We reconvened for a closing plenary on political responses to homelessness featuring Manhattan Borough President Gale Brewer and two members of the New York City Council, Mark Levine and Helen Rosenthal, and ended with a delicious wine-and-cheese reception catered by City Beet, which trains homeless people to work in the culinary industry. Participants were also invited to take action by joining with Project Renewal the following day as the New York City Department of Homeless Services conducted its annual Homeless Outreach Population Estimate (HOPE), a citywide community volunteer effort to count every New Yorker sleeping on the street.

We chose this topic because of its ever-increasing relevance in contemporary lives. Anyone who walks the streets of American cities and increasingly towns encounter people who are unhoused. We are continuously confronted with the questions: “What can I do? What should I do?” We know that our Jewish legacy can offer guidance for this moral challenge, even if our ancestors couldn’t necessarily imagine the scope of our present-day economies and the challenges they create. The participants began the day prepared to listen and learn, and to reconstruct as necessary. And the organizers shaped the day to encourage us to think about our personal obligations — as individuals, as Jews, as community members — and about political opportunities and obligations.

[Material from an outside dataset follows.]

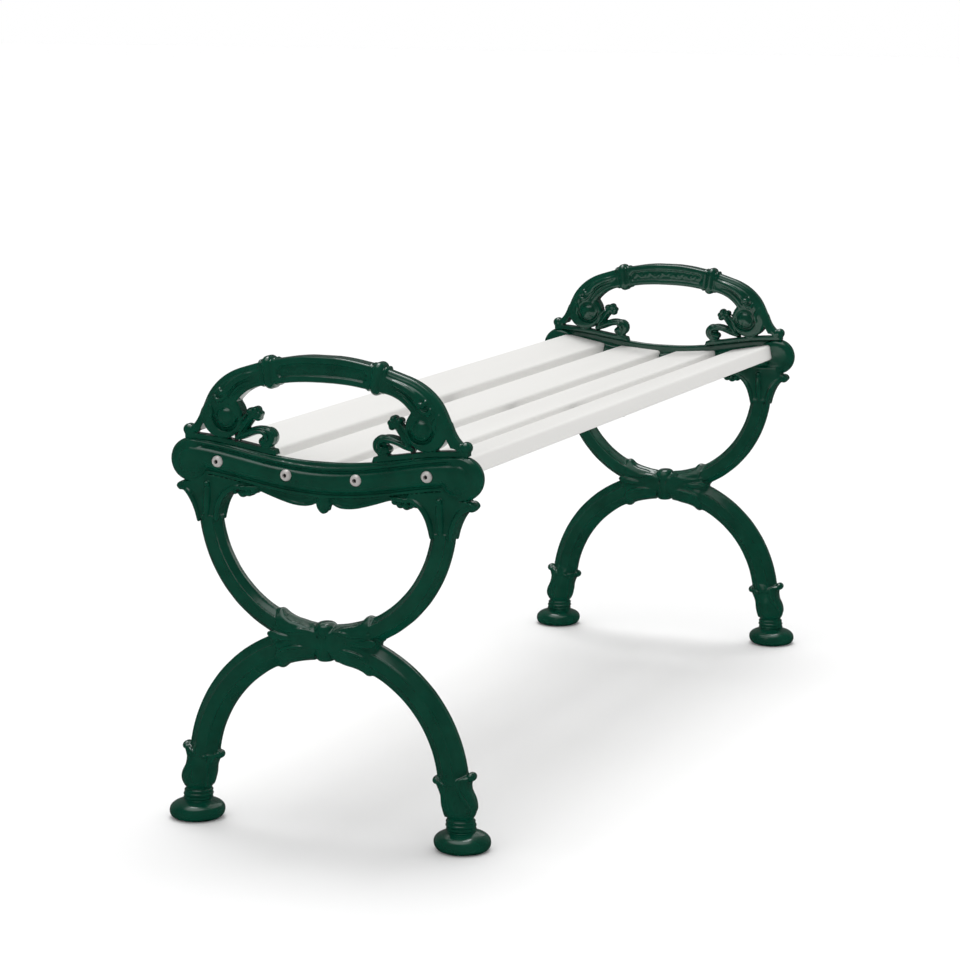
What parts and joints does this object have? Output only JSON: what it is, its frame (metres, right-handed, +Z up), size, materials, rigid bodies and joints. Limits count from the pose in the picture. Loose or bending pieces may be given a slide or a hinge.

In my opening remarks for the day, I reflected on facing discomfort forthrightly as a path towards living with integrity. Looking at homelessness — the topic writ large, as the overall program did, or at individuals who are homeless, as Eric Rosenbaum encouraged us all to do — can be very uncomfortable, and can challenge core beliefs and practices. Judaism charges us to come together in community, refracted most concisely in the obligation of constituting a minyan. This collective understanding is a powerful counter-teaching to the radical individualism rampant in modern society. Part of the power of Reconstructionist Judaism is that we are demonstrating what it means to be in community as non-halakhic Jews — that is, when we are in relationship with, but not bound by, halakhah. We are working through and living out ways that we might voluntarily give up some of our autonomy in the service of a larger commitment. We understand ourselves to be a community of voluntary obligation — within our congregations and possibly across the larger Reconstructionist or liberal Jewish community. Yet as Rabbi Aryeh Cohen teaches in his book Justice in the City: “Homelessness strikes at the heart of [a] community of obligation. Being part of a community involves being somewhere… Having no address, having no home, brings in its wake having no community.” Engaging with this topic pushed us all individually and collectively, as Jews and as citizens. What a perfect Reconstructionist undertaking.

The experiment was a success. The 130-plus participants in the New York Day of Learning engaged in learning and discussion that was indeed at times uncomfortable, and always deep and soulful. At Reconstructing Judaism, we were, as always, thrilled to bring people together, to share the wisdom and depth of Reconstructionist rabbis and lay leaders, to partner in this instance with an extraordinary organization. Through the sharing of resources, we hope that folks across the Reconstructionist movement will engage in this topic and feel that they, too, are part of something larger than themselves and their home congregation — part of a movement that is meaningful and worthwhile.